■ WHAT THE EXERCISE ASKS ■
Exactly the lines from the one containing "if failed or" through the one containing "rakeStart = (0.148, 0.737)" must be returned; include both ends and nothing else.

---*---

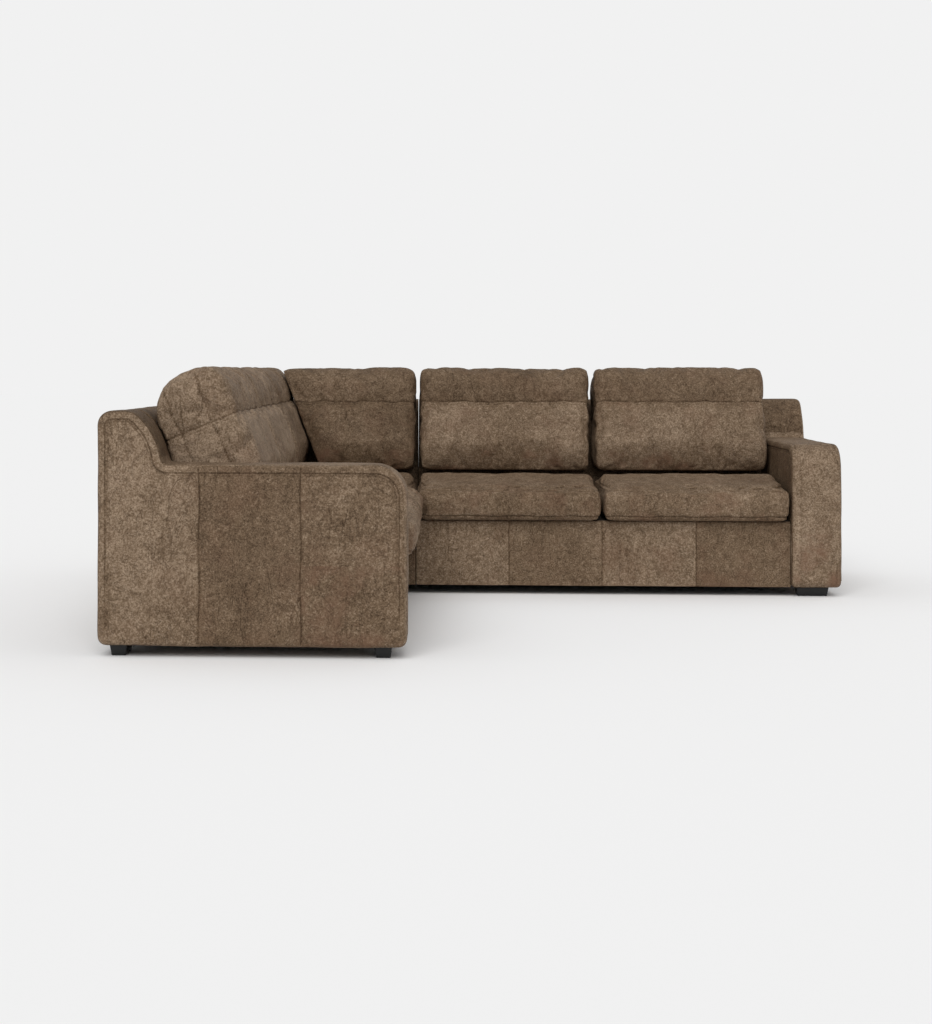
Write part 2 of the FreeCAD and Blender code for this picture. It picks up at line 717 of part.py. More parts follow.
def corner_seat_frame():
    """Boards of the corner base; the joint rails are thick enough to reach past the seat fronts."""
    low = (RAIL_LOW, "rib_haunch")
    high = (RAIL_LOW, RAIL_TOP)
    far = "(module_deep - joint_gap)"
    members = [
        board("corner_rear_rail", "%s + rib_stile" % CORNER_X, "%s + %s" % (CORNER_X, RAIL_FRONT),
              "rib_stile", "rib_stile + rail_thick", *low),
        board("corner_side_rail", "%s + rib_stile" % CORNER_X, "%s + rib_stile + rail_thick" % CORNER_X,
              "rib_stile + rail_thick", RAIL_FRONT, *low),
        board("corner_joint_rail", "%s + %s" % (CORNER_X, RAIL_FRONT), "%s + %s" % (CORNER_X, far),
              "rib_stile", RAIL_FRONT, *high),
        board("corner_near_rail", "%s + rib_stile" % CORNER_X, "%s + %s" % (CORNER_X, RAIL_FRONT),
              RAIL_FRONT, far, *high),
        board("corner_inner_post", "%s + %s - 2 * rail_thick" % (CORNER_X, RAIL_FRONT),
              "%s + %s" % (CORNER_X, RAIL_FRONT), "%s - 2 * rail_thick" % RAIL_FRONT, RAIL_FRONT,
              *high),
        corner_block("corner_block_rear", "%s + rib_stile + rail_thick" % CORNER_X,
                     "rib_stile + rail_thick", 1, 1),
    ]
    return group("corner_seat_frame", members)


def corner_post_cover():
    """Leather angle at the inner corner, between the two seat fronts."""
    body = new_body("corner_angle", CORNER_X, HALF, "foot_high")
    sketch = new_sketch(body, "corner_angle_section", "XY_Plane")
    near = "(-1 * %s)" % RAIL_FRONT
    face = "(-1 * %s)" % APRON
    far = "(-1 * (module_deep - joint_gap))"
    outline(sketch, [(near, near), (near, far), (face, far), (face, face), (far, face), (far, near)])
    pad(body, sketch, "deck_high - foot_high")
    return body


def corner_module():
    """Every fixed piece of the corner."""
    sub_part(corner_cover(), "corner_back_cover")
    sub_part(corner_padding(), "corner_back_padding")
    sub_part(corner_frame(), "corner_back_frame")
    sub_part(corner_seat_frame(), "corner_seat_frame")
    sub_part(corner_post_cover(), "corner_front_cover")
    sub_part(corner_back_webbing(), "corner_back_webbing")
    first = "%s + %s + lay_gap" % (CORNER_X, rake_at("deck_high"))
    span = "(%s - %s - lay_gap - ply_thick - web_wide)" % (RAIL_FRONT, rake_at("deck_high"))
    webbing = seat_straps("corner_seat_webbing", first, 5, span + " / 4", "module_deep - joint_gap")
    sub_part(webbing, "corner_seat_webbing")
    sub_part(corner_deck(), "corner_seat_deck")
    sub_part(board("corner_dust", "%s + rib_stile" % CORNER_X, "%s + %s" % (CORNER_X, RAIL_FRONT),
                   "rib_stile", RAIL_FRONT, RAIL_LOW + " - dust_thick", RAIL_LOW), "corner_dust_cover")
    far = "%s - support_wide" % RAIL_FRONT
    feet = [
        support("corner_support", "%s + %s" % (CORNER_X, RAIL_REAR), RAIL_REAR),
        support("corner_support_rear", "%s + %s" % (CORNER_X, far), RAIL_REAR),
        support("corner_support_side", "%s + %s" % (CORNER_X, RAIL_REAR), far),
        support("corner_support_inner", "%s + %s" % (CORNER_X, far), far),
    ]
    sub_part(group("corner_feet", feet), "corner_feet")


def corner_back_webbing():
    """Straps on the ribs of both legs of the corner's back."""
    first = "%s + %s + 2 * ply_thick" % (CORNER_X, rake_at("deck_high - block_leg"))
    span = "(%s - ply_thick - web_wide - (%s) - %s)" % (RAIL_FRONT, first, "run_long / 2")
    leg = back_straps("corner_back_straps", first, 4, span + " / 3")
    return group("corner_back_webbing", [leg, mirrored("corner_back_straps_twin", leg)])


def corner_deck():
    """Deck cloth of the corner, notched at the inner corner."""
    body = new_body("corner_deck", CORNER_X, HALF, "deck_high - deck_thick")
    sketch = new_sketch(body, "corner_deck_outline", "XY_Plane")
    rear = "(-1 * %s)" % DECK_REAR
    front = "(-1 * %s)" % RAIL_FRONT
    far = "(-1 * (module_deep - joint_gap))"
    outline(sketch, [(rear, rear), (rear, far), (front, far), (front, front), (far, front), (far, rear)])
    pad(body, sketch, "deck_thick")
    return body


def connectors():
    """Steel plates that hook the modules together: hooks on the corner, catches on the two-seaters."""
    low = "(%s - 2 * hook_high)" % RAIL_TOP
    hooks = []
    catches = []
    for index, depth in enumerate((rake_at("deck_high"), APRON + " - rail_thick - 3 * hook_wide")):
        rear = "(%s)" % depth
        front = "(%s + hook_wide)" % depth
        slot = "(%s + 0.4 * hook_wide)" % depth
        step = "(%s + 0.6 * hook_wide)" % depth
        middle = "(%s + hook_high / 2)" % low
        top = "(%s + hook_high)" % low
        hook = [(rear, low), (slot, low), (slot, middle), (step, middle), (step, low),
                (front, low), (front, top), (rear, top)]
        catch = [(rear, low), (front, low), (front, top), (step, top), (step, middle),
                 (slot, middle), (slot, top), (rear, top)]
        hooks.append(profile_body("hook_%d" % index, [hook], "hook_thick", JOINT_X + " - joint_gap"))
        catches.append(profile_body("catch_%d" % index, [catch], "hook_thick",
                                    JOINT_X + " + joint_gap - hook_thick"))
    for name, plates in (("connector_hooks", hooks), ("connector_catches", catches)):
        twins = [mirrored(plate.Name + "_twin", plate) for plate in plates]
        sub_part(group(name, plates + twins), name)


# Cushions

SEAT_LOW = "(deck_high + lay_gap)"
SEAT_TOP = "(%s + seat_band + seat_crown)" % SEAT_LOW
SEAT_REAR = "(%s + lay_gap)" % rake_at("deck_high")
BACK_LOW = "(%s + lay_gap)" % SEAT_TOP


def seat_rolls(front):
    """Rolls of a seat cushion's section: flat below and on top."""
    return [
        (front + " - seat_round", SEAT_LOW + " + seat_round", "seat_round"),
        (SEAT_REAR + " + seat_round", SEAT_LOW + " + seat_round", "seat_round"),
        (SEAT_REAR + " + seat_round", SEAT_TOP + " - seat_round", "seat_round"),
        (front + " - crown_round", SEAT_TOP + " - crown_round", "crown_round"),
    ]


def back_rolls():
    """Rolls of a back cushion's section: level below, along the raked back, over its crest, and down the front."""
    heel = BACK_LOW + " + heel_round"
    crest = "(top_high - 1.2 * crest_round)"
    return [
        ("belly_deep - 0.14 * heel_round - heel_round", heel, "heel_round"),
        (rake_at(heel, "-1 * (heel_round + lean_gap)"), heel, "heel_round"),
        (rake_at(crest, "-1 * (crest_round + lean_gap)"), crest, "crest_round"),
        (TOP_DEEP, "top_high - top_round", "top_round"),
        ("belly_deep - belly_round", "belly_high", "belly_round"),
    ]


def seat_slab(front):
    """Section of a seat cushion's foam."""
    low = SEAT_LOW + " + cushion_wall"
    high = SEAT_TOP + " - cushion_wall"
    return [(SEAT_REAR + " + cushion_wall", low), (front + " - cushion_wall", low),
            (front + " - cushion_wall", high), (SEAT_REAR + " + cushion_wall", high)]


def back_slab():
    """Section of a back cushion's foam, leaning as the back does."""
    low = BACK_LOW + " + cushion_wall"
    rear = "-1 * cushion_wall"
    front = "-1 * (cushion_wall + back_foam)"
    return [(rake_at(low, rear), low), (rake_at(low, front), low),
            (rake_at("crest_low", front), "crest_low"), (rake_at("crest_low", rear), "crest_low")]


def cushion(name, x, wide, rolls, slab, core_start="end_run"):
    """A cushion's case, with rounded ends lofted along x, hollowed for its core, and the core."""
    case = new_body(name, x, HALF)
    ends = [("0", "end_draw"), ("0.22 * end_run", "0.36 * end_draw"), ("end_run", "0")]
    far_ends = [("(%s) - %s" % (wide, offset), inset) for offset, inset in reversed(ends)]
    sketches = []
    for index, (offset, inset) in enumerate(ends + far_ends):
        sketches.append(new_sketch(case, "%s_section_%d" % (name, index), offset=offset))
        belt(sketches[-1], rolls, inset)
    loft(case, sketches)
    core = new_body(name + "_core", x, HALF)
    long = "(%s) - end_run - (%s)" % (wide, core_start)
    for body, shape in ((case, pocket), (core, pad)):
        sketch = new_sketch(body, body.Name + "_foam", offset=core_start)
        outline(sketch, slab)
        shape(body, sketch, long)
    return case, core


def trim(body, role, points):
    """Cut a cushion flat where it presses against its neighbour, outside the points given as (x, y)."""
    sketch = new_sketch(body, body.Name + "_trim", role)
    outline(sketch, [("-1 * (%s)" % across, up) for across, up in points])
    cut = body.newObject("PartDesign::Pocket", body.Name + "_trim_cut")
    cut.Profile = sketch
    cut.Type = "ThroughAll"
    cut.Midplane = True


def cushions():
    """Seat and back cushions of the two runs."""
    seat_wide = "%s - 2 * seat_gap" % SEAT_WIDE
    back_wide = "%s - 2 * back_gap" % SEAT_WIDE
    bow = (SEAT_FRONT + " + bow_out - bow_round", SEAT_LOW + " + 0.6 * seat_band", "bow_round")
    for place, start in (("inner", JOINT_X), ("outer", "%s + %s" % (JOINT_X, SEAT_WIDE))):
        case, core = cushion(place + "_seat", start + " + seat_gap", seat_wide,
                             seat_rolls(SEAT_FRONT) + [bow], seat_slab(SEAT_FRONT))
        if place == "inner":
            edge = "(lay_gap - module_deep - seat_gap)"
            reach = "(seat_over + bow_out)"
            trim(case, "XY_Plane", [("0", edge), ("0", "%s - %s" % (edge, reach)),
                                    (reach, "%s - %s" % (edge, reach))])
        both_sides(case, place + "_seat_cushion")
        both_sides(core, place + "_seat_core")
        case, core = cushion(place + "_back", start + " + back_gap", back_wide, back_rolls(), back_slab())
        both_sides(case, place + "_back_cushion")
        both_sides(core, place + "_back_core")


def corner_cushions():
    """The corner's seat cushion and the two back cushions that stand on it, one against the other."""
    front = "(module_deep - seat_gap - lay_gap)"
    case, core = cushion("corner_seat", "%s + %s" % (CORNER_X, SEAT_REAR),
                         "%s - %s" % (front, SEAT_REAR), seat_rolls(front), seat_slab(front))
    sub_part(case, "corner_seat_cushion")
    sub_part(core, "corner_seat_core")
    stop = "(module_deep - back_gap)"
    start = "(%s + corner_clear)" % rake_at("crest_low")
    foot_at = "(%s + corner_clear)" % rake_at(BACK_LOW)
    case, core = cushion("corner_side", "%s + %s" % (CORNER_X, start), "%s - %s" % (stop, start),
                         back_rolls(), back_slab(), "end_run + %s - %s" % (foot_at, start))
    foot = "(%s - %s)" % (foot_at, start)
    trim(case, "XZ_Plane", [("-1", "%s - 1" % BACK_LOW), ("%s + 1" % foot, "%s - 1" % BACK_LOW), (foot, BACK_LOW),
                            ("0", "crest_low"), ("-1", "crest_low")])
    sub_part(mirrored("corner_side_case", case), "corner_left_back_cushion")
    sub_part(mirrored("corner_side_core_case", core), "corner_left_back_core")
    bend = "(belly_high + 0.4 * belly_round)"
    foot_at = "(belly_deep + corner_clear)"
    start = "(%s - (top_high - %s) * tan(rake_angle * 1 deg))" % (foot_at, bend)
    case, core = cushion("corner_rear", "%s + %s" % (CORNER_X, start), "%s - %s" % (stop, start),
                         back_rolls(), back_slab(), "end_run + (top_high - %s) * tan(rake_angle * 1 deg)" % BACK_LOW)
    foot = "((top_high - %s + 1) * tan(rake_angle * 1 deg))" % BACK_LOW
    trim(case, "XZ_Plane", [("-1", "%s - 1" % BACK_LOW), (foot, "%s - 1" % BACK_LOW), ("0", "top_high"),
                            ("-1", "top_high")])
    sub_part(case, "corner_back_cushion")
    sub_part(core, "corner_back_core")


two_seater()
corner_module()
connectors()
cushions()
corner_cushions()
doc.recompute()


def check():
    """Stop before anything is written if a feature failed or a sub-part is not sound."""
    failed = [thing.Name for thing in doc.Objects
              if "Invalid" in thing.State or "Error" in thing.State]
    bad = [thing.Label for thing in parts if thing.Shape.isNull() or not thing.Shape.isValid()]
    if failed or bad:
        raise RuntimeError("failed features: %s; unsound sub-parts: %s" % (failed, bad))


check()
os.makedirs("parts", exist_ok=True)
for thing in parts:
    thing.Shape.exportStep("parts/%s.step" % thing.Label)
print("wrote %d sub-parts" % len(parts))
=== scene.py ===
import json
import math

import bmesh
import bpy
from mathutils import Matrix, Vector, noise


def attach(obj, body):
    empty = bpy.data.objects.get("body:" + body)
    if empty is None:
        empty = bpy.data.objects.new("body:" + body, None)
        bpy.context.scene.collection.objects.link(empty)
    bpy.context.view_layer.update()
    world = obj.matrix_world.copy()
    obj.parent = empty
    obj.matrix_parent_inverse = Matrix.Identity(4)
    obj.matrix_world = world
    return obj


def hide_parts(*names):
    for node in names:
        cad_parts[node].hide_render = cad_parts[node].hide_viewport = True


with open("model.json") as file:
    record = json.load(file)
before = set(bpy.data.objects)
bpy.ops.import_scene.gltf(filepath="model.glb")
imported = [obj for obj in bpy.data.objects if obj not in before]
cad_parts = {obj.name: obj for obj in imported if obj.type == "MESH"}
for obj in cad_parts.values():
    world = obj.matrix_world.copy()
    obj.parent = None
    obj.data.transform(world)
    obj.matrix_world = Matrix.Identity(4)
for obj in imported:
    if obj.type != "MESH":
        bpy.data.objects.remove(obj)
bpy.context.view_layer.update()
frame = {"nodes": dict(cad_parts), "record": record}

bpy.ops.object.select_all(action="DESELECT")

half = 1.325  # half of the square that the sofa fills
armX = 1.13  # inner side of the arm
rake = math.radians(22.5)  # lean of the backs, from upright
rakeTan, rakeSin, rakeCos = math.tan(rake), math.sin(rake), math.cos(rake)
rakeStart = (0.148, 0.737)  # depth and height where the raked face begins

# The photograph's viewing angle
view = {
    "place": (-0.2433, -7.014, 0.8972),
    "turn": 0.0636,
    "lens": 64.72,
    "shift": (0.1363, -0.1384),
}
bpy.ops.object.camera_add(location=view["place"], rotation=(math.pi / 2, 0, view["turn"]))
camera = bpy.context.object
camera.data.lens = view["lens"]
camera.data.shift_x, camera.data.shift_y = view["shift"]
bpy.context.scene.camera = camera
print("camera set")


def newTree(name):
    material = bpy.data.materials.new(name)
    material.use_nodes = True
    return material, material.node_tree, material.node_tree.nodes["Principled BSDF"]


def node(tree, kind, **values):
    made = tree.nodes.new(kind)
    for key, value in values.items():
        if key in made.inputs:
            made.inputs[key].default_value = value
        else:
            setattr(made, key, value)
    return made


def link(tree, source, target):
    tree.links.new(source, target)


def maths(tree, operation, first, second=0.0, clamp=False):
    made = tree.nodes.new("ShaderNodeMath")
    made.operation = operation
    made.use_clamp = clamp
    for socket, value in zip(made.inputs, (first, second)):
        if isinstance(value, (int, float)):
            socket.default_value = value
        else:
            link(tree, value, socket)
    return made.outputs[0]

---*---

■ WRITTEN ANSWER ■
    if failed or bad:
        raise RuntimeError("failed features: %s; unsound sub-parts: %s" % (failed, bad))


check()
os.makedirs("parts", exist_ok=True)
for thing in parts:
    thing.Shape.exportStep("parts/%s.step" % thing.Label)
print("wrote %d sub-parts" % len(parts))
=== scene.py ===
import json
import math

import bmesh
import bpy
from mathutils import Matrix, Vector, noise


def attach(obj, body):
    empty = bpy.data.objects.get("body:" + body)
    if empty is None:
        empty = bpy.data.objects.new("body:" + body, None)
        bpy.context.scene.collection.objects.link(empty)
    bpy.context.view_layer.update()
    world = obj.matrix_world.copy()
    obj.parent = empty
    obj.matrix_parent_inverse = Matrix.Identity(4)
    obj.matrix_world = world
    return obj


def hide_parts(*names):
    for node in names:
        cad_parts[node].hide_render = cad_parts[node].hide_viewport = True


with open("model.json") as file:
    record = json.load(file)
before = set(bpy.data.objects)
bpy.ops.import_scene.gltf(filepath="model.glb")
imported = [obj for obj in bpy.data.objects if obj not in before]
cad_parts = {obj.name: obj for obj in imported if obj.type == "MESH"}
for obj in cad_parts.values():
    world = obj.matrix_world.copy()
    obj.parent = None
    obj.data.transform(world)
    obj.matrix_world = Matrix.Identity(4)
for obj in imported:
    if obj.type != "MESH":
        bpy.data.objects.remove(obj)
bpy.context.view_layer.update()
frame = {"nodes": dict(cad_parts), "record": record}

bpy.ops.object.select_all(action="DESELECT")

half = 1.325  # half of the square that the sofa fills
armX = 1.13  # inner side of the arm
rake = math.radians(22.5)  # lean of the backs, from upright
rakeTan, rakeSin, rakeCos = math.tan(rake), math.sin(rake), math.cos(rake)
rakeStart = (0.148, 0.737)  # depth and height where the raked face begins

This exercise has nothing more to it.